Love Is Forbidden to You. Ernst Jünger and I. Notes 1942–1991

Love Is Forbidden to You. Ernst Jünger and I. Notes 1942–1991

300 pages

Hardcover

Genre: Biography, Literature
A rarity in the literature on Jünger: the sharp-minded thinker seen through the eyes of a woman who knew him intimately for nearly 50 years

The French writer Banine met Ernst Jünger in occupied Paris and fell madly in love with him. Jünger, too, was drawn to her, but since he had a wife and two sons, he kept his distance. Banine kept a diary about this largely unrequited love, which haunted her throughout her life, and it has only now been made public. In these writings, she describes Ernst Jünger up close and brings to light many of his idiosyncrasies that have remained hidden until now. She reveals Jünger’s relationship to the French Resistance as well as to the controversial author Louis-Ferdinand Céline; she sheds light on his critical stance toward the Nazis and offers insight into the life from which Jünger’s literature sprang: Thus, Banine’s detailed account of the days they spent together on the Côte d’Azur serves as the biographical backdrop against which Jünger’s travel essay A Morning in Antibes must be read. Yet Love Is Forbidden to You is not only an invaluable document for Jünger scholarship – it also opens up the rich emotional world of an author who has yet to be truly discovered.


“What a wonderful idea to write the story of my love – a detailed, truthful account. Poor Ernst, how frightened he would be if he knew what disparaging things I might say. Poor, dear Ernst, so great in some ways and so small in others.”

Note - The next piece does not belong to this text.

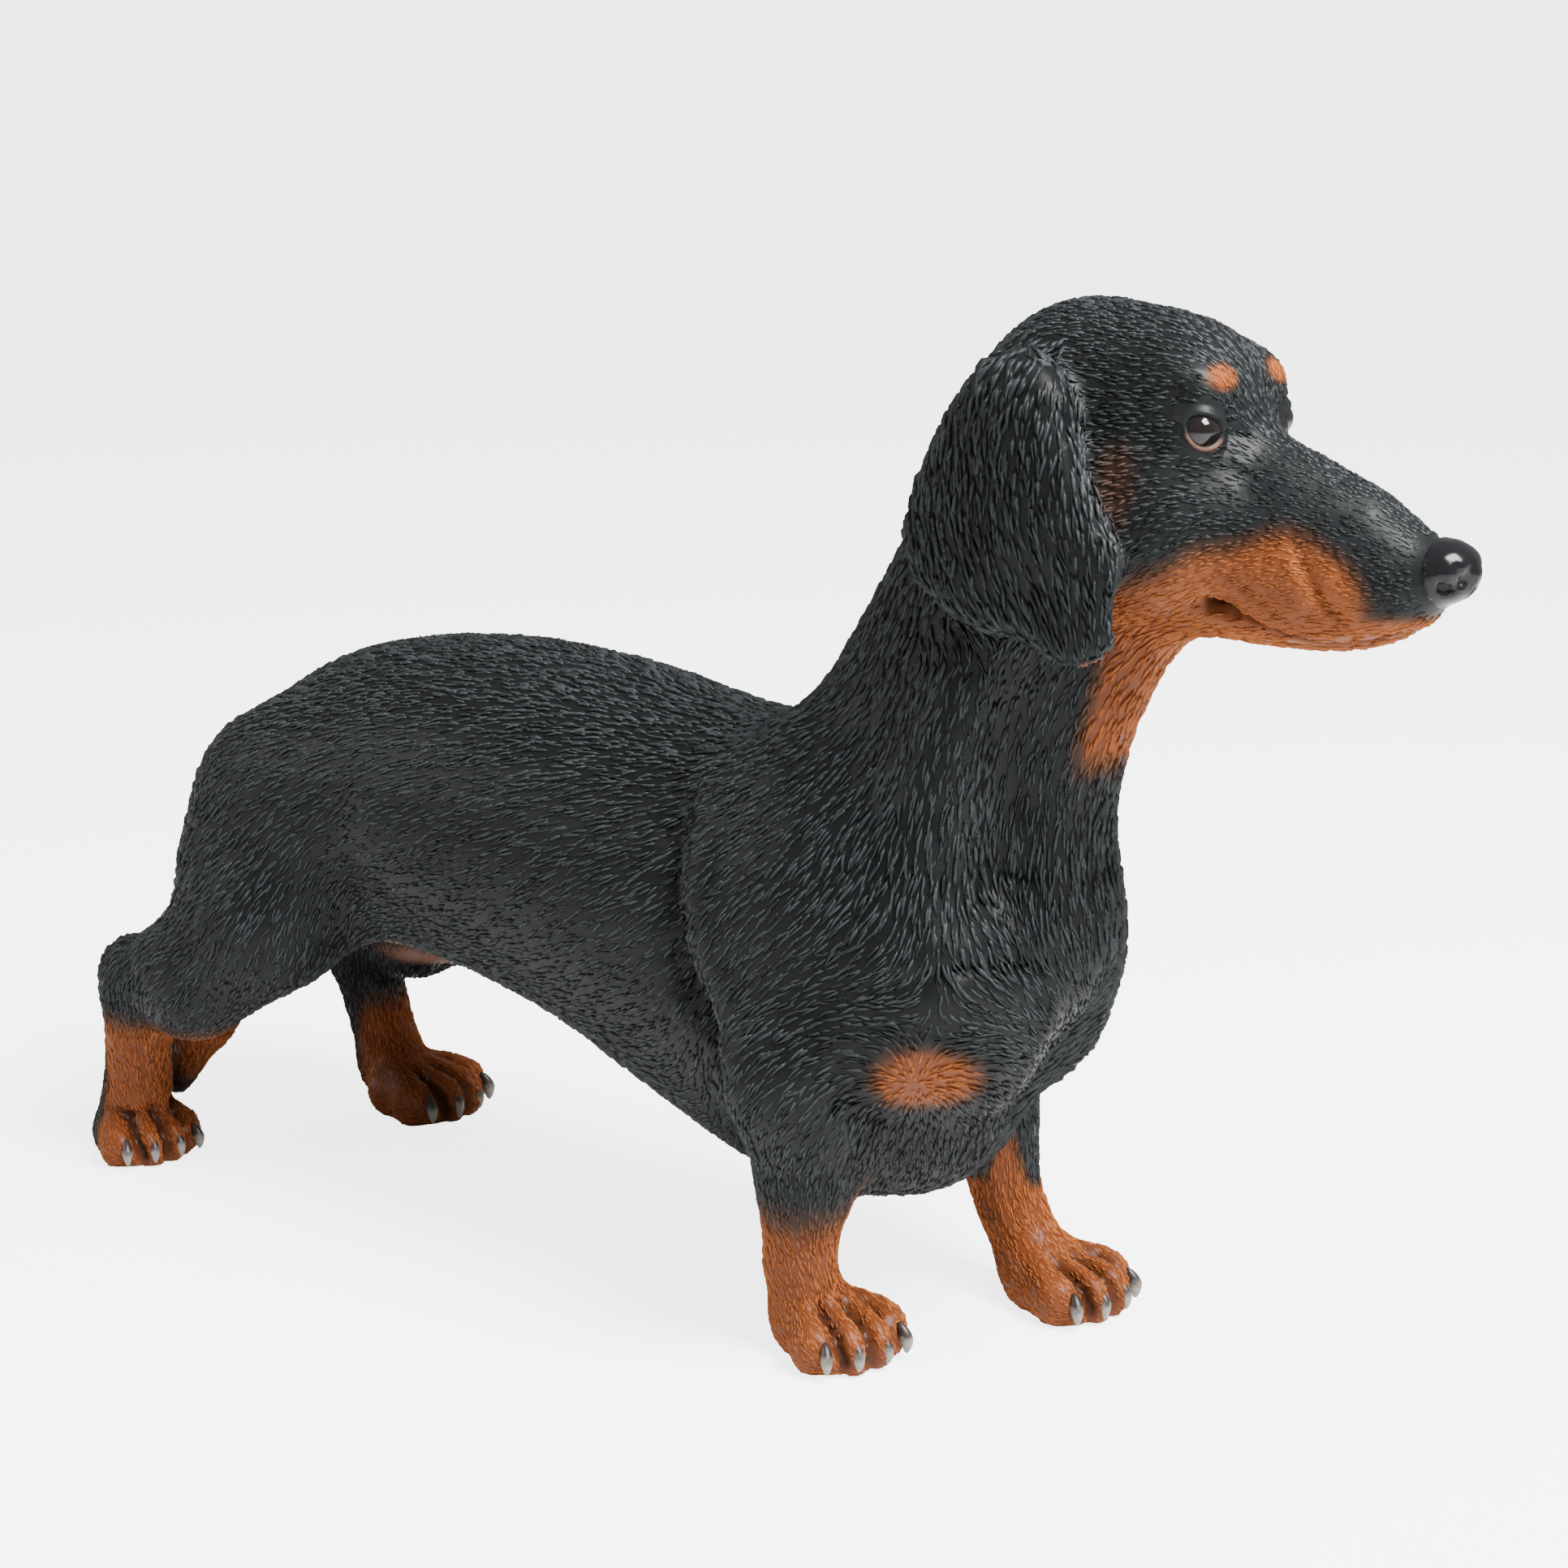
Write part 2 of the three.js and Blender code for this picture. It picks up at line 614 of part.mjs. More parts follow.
function addNeck() {
  const neck = solidOf(skin(body, [4, -30, 62], [76, 30, 128], 4));
  addSolid('neck', neck
    .intersect(beyond(NECK_ROOT.point, NECK_ROOT.normal, HALF_GAP))
    .subtract(beyond(NECK_TOP.point, NECK_TOP.normal, -HALF_GAP)), paint.black);
}

function roundPiece(side, radius, columns, rows) {
  const geometry = new THREE.SphereGeometry(radius, columns, rows);
  geometry.translate(EYE.x, side * EYE.y, EYE.z);
  return geometry;
}

function addHead() {
  let head = solidOf(skin(body, [36, -22, 84], [104, 22, 134], 2.7));
  head = head.intersect(beyond(NECK_TOP.point, NECK_TOP.normal, HALF_GAP));
  const noseBlock = (grow) => block([NOSE_BACK_X, -10, 99.2], [112, 10, 112], grow);
  const jawBlock = (grow) => block([76, -14, 80], [112, 14, 95.4], grow, 0, 2);
  const nose = solidOf(skin(body, [NOSE_BACK_X - 1, -8, 96], [104, 8, 109], 1.1)).intersect(noseBlock(0));
  const jaw = head.intersect(jawBlock(0));
  head = head.subtract(noseBlock(GAP)).subtract(jawBlock(GAP));
  for (const [name, side] of Object.entries(SIDES)) {
    const round = LID_REACH + 0.8;
    const low = [EYE.x - round, side * EYE.y - round, EYE.z - round];
    const lids = solidOf(skin(body, low, low.map((v) => v + 2 * round), 1.05))
      .intersect(solidOf(roundPiece(side, LID_REACH, 12, 8)))
      .subtract(solidOf(roundPiece(side, EYE.radius + GAP, 12, 8)));
    head = head.subtract(solidOf(roundPiece(side, LID_REACH + GAP, 12, 8)));
    addPiece(`eye_${name}`, roundPiece(side, EYE.radius, 12, 8), paint.gloss);
    addSolid(`eyelids_${name}`, lids, paint.black);
  }
  addSolid('head', head, paint.black);
  addSolid('nose', nose, paint.gloss);
  addSolid('lower_jaw', jaw, paint.tan);
}

// The other side's copy of a piece: turned over in y, with its faces still pointing out.
function mirrored(geometry) {
  const copy = geometry.clone();
  copy.scale(1, -1, 1);
  const corners = Array.from(copy.index.array);
  for (let i = 0; i < corners.length; i += 3) corners.push(...corners.splice(0, 3).reverse());
  copy.setIndex(corners);
  return copy;
}

function addEars() {
  const ear = withoutShortEdges(geometryOf(largest(solidOf(skin(earField(RIGHT), [34, -24, 86], [74, -4, 129], 2.1)))));
  addPiece('ear_right', ear, paint.black);
  addPiece('ear_left', mirrored(ear), paint.black);
}

function addTail() {
  addSolid('tail', solidOf(skin(tailField(), [-112, -16, 1], [-64, 11, 70], 2.6)), paint.black);
}

function addLegs() {
  for (const [name, side] of Object.entries(SIDES)) {
    const y0 = side > 0 ? 4 : -36;
    const y1 = side > 0 ? 36 : -4;
    const front = solidOf(skin(body, [4, y0, 8], [58, y1, 56], 3.5));
    addSolid(`front_leg_${name}`, front
      .intersect(frontLegBlock(side, 0))
      .intersect(beyond([0, 0, FRONT_WRIST], [0, 0, 1], HALF_GAP)), paint.black);
    const hind = solidOf(skin(body, [-112, y0, 6], [-40, y1, 66], 3.8));
    addSolid(`hind_leg_${name}`, hind
      .intersect(hindLegBlock(side, 0))
      .intersect(beyond([0, 0, HIND_ANKLE], [0, 0, 1], HALF_GAP)), paint.black);
  }
}

function addPaws() {
  for (const [name, paw] of Object.entries(PAWS)) {
    const wrist = name.startsWith('front') ? FRONT_WRIST : HIND_ANKLE;
    const reach = 13;
    const low = [paw.x - reach, paw.y - reach, -3];
    const high = [paw.x + reach, paw.y + reach, wrist + 3];
    let solid = solidOf(skin(body, low, high, 2.0))
      .intersect(beyond([0, 0, 0], [0, 0, 1], 0))
      .subtract(beyond([0, 0, wrist], [0, 0, 1], -HALF_GAP));
    for (const toe of TOES) solid = solid.add(solidOf(clawGeometry(paw, toe)));
    addSolid(`paw_${name}`, solid, paint.tan);
  }
}

addTorso();
addNeck();
addHead();
addEars();
addTail();
addLegs();
addPaws();

export default group;
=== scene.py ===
import math

import bmesh
import bpy
import numpy as np
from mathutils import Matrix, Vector
from mathutils.bvhtree import BVHTree


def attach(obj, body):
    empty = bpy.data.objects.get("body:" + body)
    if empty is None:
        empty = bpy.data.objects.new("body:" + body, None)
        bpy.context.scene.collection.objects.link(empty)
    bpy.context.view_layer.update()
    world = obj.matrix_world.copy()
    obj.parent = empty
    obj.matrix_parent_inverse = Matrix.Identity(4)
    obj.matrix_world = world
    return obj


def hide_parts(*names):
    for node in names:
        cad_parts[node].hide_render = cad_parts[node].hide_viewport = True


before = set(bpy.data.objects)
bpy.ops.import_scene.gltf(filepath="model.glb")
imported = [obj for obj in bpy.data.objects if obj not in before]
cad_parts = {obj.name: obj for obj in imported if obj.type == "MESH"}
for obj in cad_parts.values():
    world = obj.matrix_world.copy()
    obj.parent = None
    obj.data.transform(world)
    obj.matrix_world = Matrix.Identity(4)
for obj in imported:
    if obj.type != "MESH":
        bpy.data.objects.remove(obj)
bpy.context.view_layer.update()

# Body. The real figurine is one resin casting. Here the cast parts are
# grown together to one skin, finer at the head and paws, smoothed, and pressed
# with the lids, lips, toes and folds of the carving.

MM = 0.001
FLESH = [
    "torso", "neck", "head", "lower_jaw", "nose", "tail", "ear_right", "ear_left",
    "eyelids_right", "eyelids_left",
    "front_leg_right", "front_leg_left", "hind_leg_right", "hind_leg_left",
    "paw_front_right", "paw_front_left", "paw_hind_right", "paw_hind_left",
]
EYES = ["eye_right", "eye_left"]
EYE_MIDDLE = np.array([73.2, 7.9, 116.3])
EYE_RADIUS = 2.7


def copy_of_nodes(names, title):
    """One new mesh object with the cast parts' shapes, each merged to a closed shell."""
    bpy.ops.object.select_all(action="DESELECT")
    copies = []
    for name in names:
        part = bpy.data.objects.new(title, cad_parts[name].data.copy())
        bpy.context.scene.collection.objects.link(part)
        part.data.materials.clear()
        part.select_set(True)
        copies.append(part)
    bpy.context.view_layer.objects.active = copies[0]
    if len(copies) > 1:
        bpy.ops.object.join()
    piece = bpy.context.view_layer.objects.active
    bpy.ops.object.mode_set(mode="EDIT")
    bpy.ops.mesh.select_all(action="SELECT")
    bpy.ops.mesh.remove_doubles(threshold=1e-6)
    bpy.ops.object.mode_set(mode="OBJECT")
    piece.name = title
    piece.data.name = title
    return piece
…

German title: Liebe ist Dir verboten - Ernst Jünger und ich
ISBN: 978-3-7518-8063-3
Publisher: Friedenauer Presse
Publication date: 2026

Sample translation

French original text available

Banine, born Umm-El-Banine Assadoulaeff in 1905 in Baku, Azerbaijan, emigrated to Paris in 1923, where, as a central figure in Bohemian circles, she gathered around her writers such as Ivan Bunin, Nikos Kazantzakis, André Malraux, and Ernst Jünger. She became known for her autobiographical works Days in the Caucasus and I Chose Opium. In France, Banine was regarded as “Ernst Jünger’s ambassador”, about whom she wrote three books. She died in Paris in 1992.